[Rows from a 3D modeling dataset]

= = = =

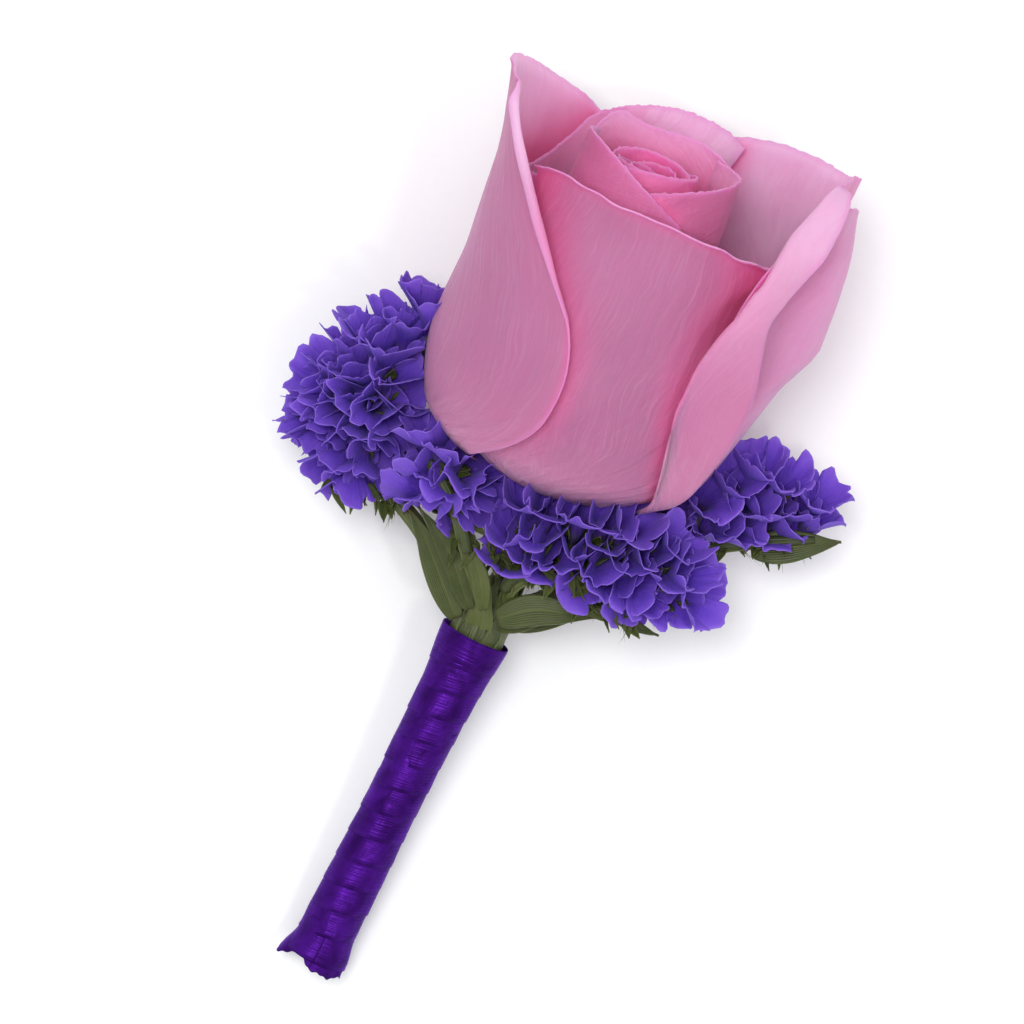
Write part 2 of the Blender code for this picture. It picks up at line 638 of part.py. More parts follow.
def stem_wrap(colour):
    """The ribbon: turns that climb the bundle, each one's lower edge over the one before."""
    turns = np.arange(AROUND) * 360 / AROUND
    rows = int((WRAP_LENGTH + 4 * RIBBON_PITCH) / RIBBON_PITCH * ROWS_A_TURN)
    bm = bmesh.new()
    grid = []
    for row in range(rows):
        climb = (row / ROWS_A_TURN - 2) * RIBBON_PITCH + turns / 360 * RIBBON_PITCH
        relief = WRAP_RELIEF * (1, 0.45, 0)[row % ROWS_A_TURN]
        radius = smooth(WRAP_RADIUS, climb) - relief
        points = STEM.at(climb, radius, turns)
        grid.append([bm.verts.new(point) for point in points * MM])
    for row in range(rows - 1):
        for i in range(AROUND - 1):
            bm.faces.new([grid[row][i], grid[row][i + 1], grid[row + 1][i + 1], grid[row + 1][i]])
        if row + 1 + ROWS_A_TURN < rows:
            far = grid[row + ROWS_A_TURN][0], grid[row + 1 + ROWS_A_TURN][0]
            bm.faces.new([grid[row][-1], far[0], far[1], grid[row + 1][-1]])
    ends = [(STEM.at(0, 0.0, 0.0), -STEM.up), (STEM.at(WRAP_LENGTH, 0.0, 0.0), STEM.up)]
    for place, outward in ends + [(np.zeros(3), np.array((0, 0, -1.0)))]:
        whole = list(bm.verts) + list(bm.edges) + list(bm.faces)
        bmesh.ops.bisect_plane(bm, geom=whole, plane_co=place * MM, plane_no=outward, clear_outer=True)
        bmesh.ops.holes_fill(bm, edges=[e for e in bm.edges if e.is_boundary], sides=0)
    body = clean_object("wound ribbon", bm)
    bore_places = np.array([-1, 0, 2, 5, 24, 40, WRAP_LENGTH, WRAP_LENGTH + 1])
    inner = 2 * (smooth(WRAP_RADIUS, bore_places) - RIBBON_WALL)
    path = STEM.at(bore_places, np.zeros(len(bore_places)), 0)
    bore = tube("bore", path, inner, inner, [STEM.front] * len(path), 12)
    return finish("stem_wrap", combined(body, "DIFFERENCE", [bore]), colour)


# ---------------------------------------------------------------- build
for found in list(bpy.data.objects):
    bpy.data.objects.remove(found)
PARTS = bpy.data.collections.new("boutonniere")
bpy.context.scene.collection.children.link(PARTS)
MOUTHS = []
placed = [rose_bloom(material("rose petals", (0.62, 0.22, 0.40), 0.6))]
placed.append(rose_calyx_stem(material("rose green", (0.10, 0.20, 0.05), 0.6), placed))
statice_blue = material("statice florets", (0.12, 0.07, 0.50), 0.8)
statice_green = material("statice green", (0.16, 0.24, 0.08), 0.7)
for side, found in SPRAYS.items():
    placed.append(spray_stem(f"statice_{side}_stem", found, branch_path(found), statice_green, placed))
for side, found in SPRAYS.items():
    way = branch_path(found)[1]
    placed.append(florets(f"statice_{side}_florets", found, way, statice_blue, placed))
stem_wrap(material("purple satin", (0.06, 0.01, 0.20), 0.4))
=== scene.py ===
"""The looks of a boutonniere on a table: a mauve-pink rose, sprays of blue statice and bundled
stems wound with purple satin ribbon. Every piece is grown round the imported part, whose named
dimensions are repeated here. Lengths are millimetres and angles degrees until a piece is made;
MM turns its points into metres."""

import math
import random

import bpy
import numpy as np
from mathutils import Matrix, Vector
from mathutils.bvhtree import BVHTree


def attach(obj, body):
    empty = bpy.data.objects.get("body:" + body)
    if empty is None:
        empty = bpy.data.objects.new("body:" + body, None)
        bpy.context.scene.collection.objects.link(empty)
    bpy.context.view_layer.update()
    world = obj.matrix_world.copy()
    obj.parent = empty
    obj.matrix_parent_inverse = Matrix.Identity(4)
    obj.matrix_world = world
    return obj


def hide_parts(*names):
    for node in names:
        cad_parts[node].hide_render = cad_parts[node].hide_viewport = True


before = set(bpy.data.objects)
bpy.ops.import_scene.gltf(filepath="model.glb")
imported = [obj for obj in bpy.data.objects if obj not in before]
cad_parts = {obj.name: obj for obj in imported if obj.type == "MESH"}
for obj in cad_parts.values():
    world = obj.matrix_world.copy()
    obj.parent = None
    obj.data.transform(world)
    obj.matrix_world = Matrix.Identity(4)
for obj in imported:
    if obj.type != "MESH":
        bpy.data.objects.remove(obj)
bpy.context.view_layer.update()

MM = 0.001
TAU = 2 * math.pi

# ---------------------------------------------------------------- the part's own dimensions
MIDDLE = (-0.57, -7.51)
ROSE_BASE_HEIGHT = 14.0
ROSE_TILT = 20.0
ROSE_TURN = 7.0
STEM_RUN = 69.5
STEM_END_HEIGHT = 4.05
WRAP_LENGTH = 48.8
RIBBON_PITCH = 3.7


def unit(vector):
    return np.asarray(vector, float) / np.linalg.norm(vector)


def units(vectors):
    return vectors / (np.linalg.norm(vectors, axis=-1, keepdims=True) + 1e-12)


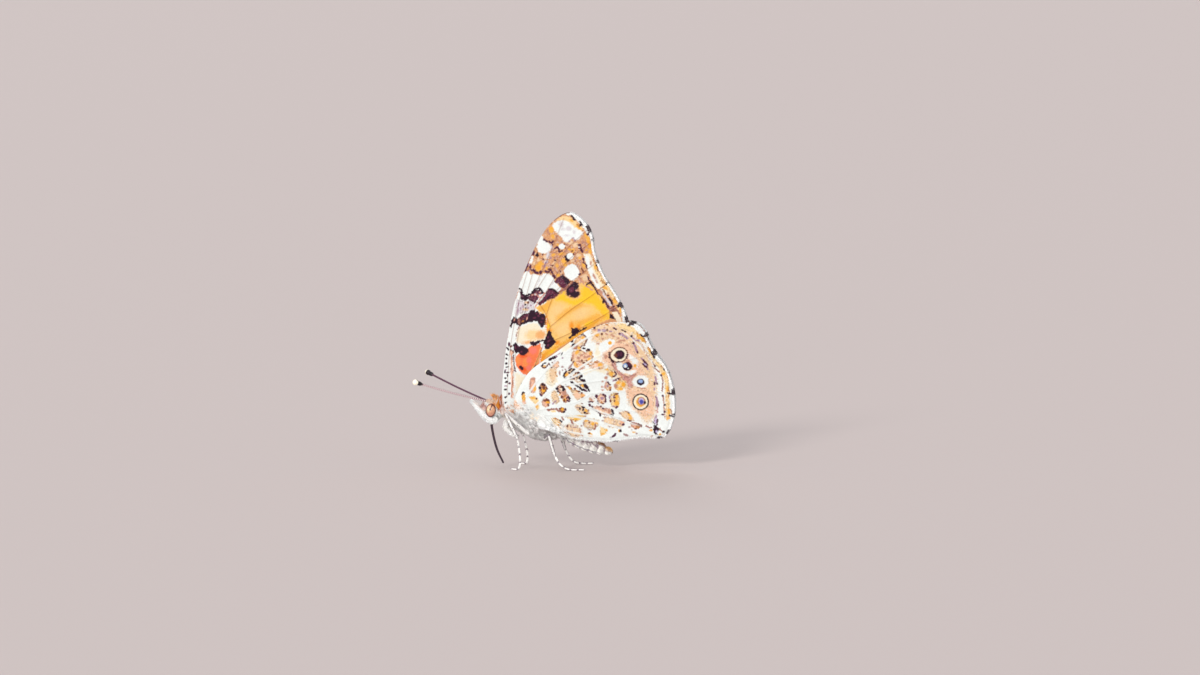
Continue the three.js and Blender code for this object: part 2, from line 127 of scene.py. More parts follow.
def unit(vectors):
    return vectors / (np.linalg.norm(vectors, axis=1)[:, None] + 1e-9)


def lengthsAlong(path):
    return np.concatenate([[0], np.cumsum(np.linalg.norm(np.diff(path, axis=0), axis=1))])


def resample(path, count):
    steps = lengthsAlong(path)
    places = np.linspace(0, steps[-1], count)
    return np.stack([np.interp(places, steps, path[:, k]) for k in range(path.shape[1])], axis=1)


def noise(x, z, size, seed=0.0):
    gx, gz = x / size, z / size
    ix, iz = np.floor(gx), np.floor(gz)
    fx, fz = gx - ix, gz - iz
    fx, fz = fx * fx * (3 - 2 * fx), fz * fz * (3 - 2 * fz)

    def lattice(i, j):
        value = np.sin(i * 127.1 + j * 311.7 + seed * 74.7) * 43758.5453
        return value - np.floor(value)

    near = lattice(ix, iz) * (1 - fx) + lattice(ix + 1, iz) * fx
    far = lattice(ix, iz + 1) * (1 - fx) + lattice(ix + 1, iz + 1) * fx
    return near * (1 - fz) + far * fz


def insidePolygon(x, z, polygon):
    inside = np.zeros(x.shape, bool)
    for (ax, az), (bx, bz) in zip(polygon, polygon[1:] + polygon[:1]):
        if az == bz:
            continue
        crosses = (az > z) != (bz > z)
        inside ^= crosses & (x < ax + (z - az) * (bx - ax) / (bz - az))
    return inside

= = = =

### [What is asked]
Begin at the line that has "0.24, 0.08), 0.7)" in the entries above; stop after the line that has "import random". Transcribe exactly those lines and no others.

### [Written reply]
statice_green = material("statice green", (0.16, 0.24, 0.08), 0.7)
for side, found in SPRAYS.items():
    placed.append(spray_stem(f"statice_{side}_stem", found, branch_path(found), statice_green, placed))
for side, found in SPRAYS.items():
    way = branch_path(found)[1]
    placed.append(florets(f"statice_{side}_florets", found, way, statice_blue, placed))
stem_wrap(material("purple satin", (0.06, 0.01, 0.20), 0.4))
=== scene.py ===
"""The looks of a boutonniere on a table: a mauve-pink rose, sprays of blue statice and bundled
stems wound with purple satin ribbon. Every piece is grown round the imported part, whose named
dimensions are repeated here. Lengths are millimetres and angles degrees until a piece is made;
MM turns its points into metres."""

import math
import random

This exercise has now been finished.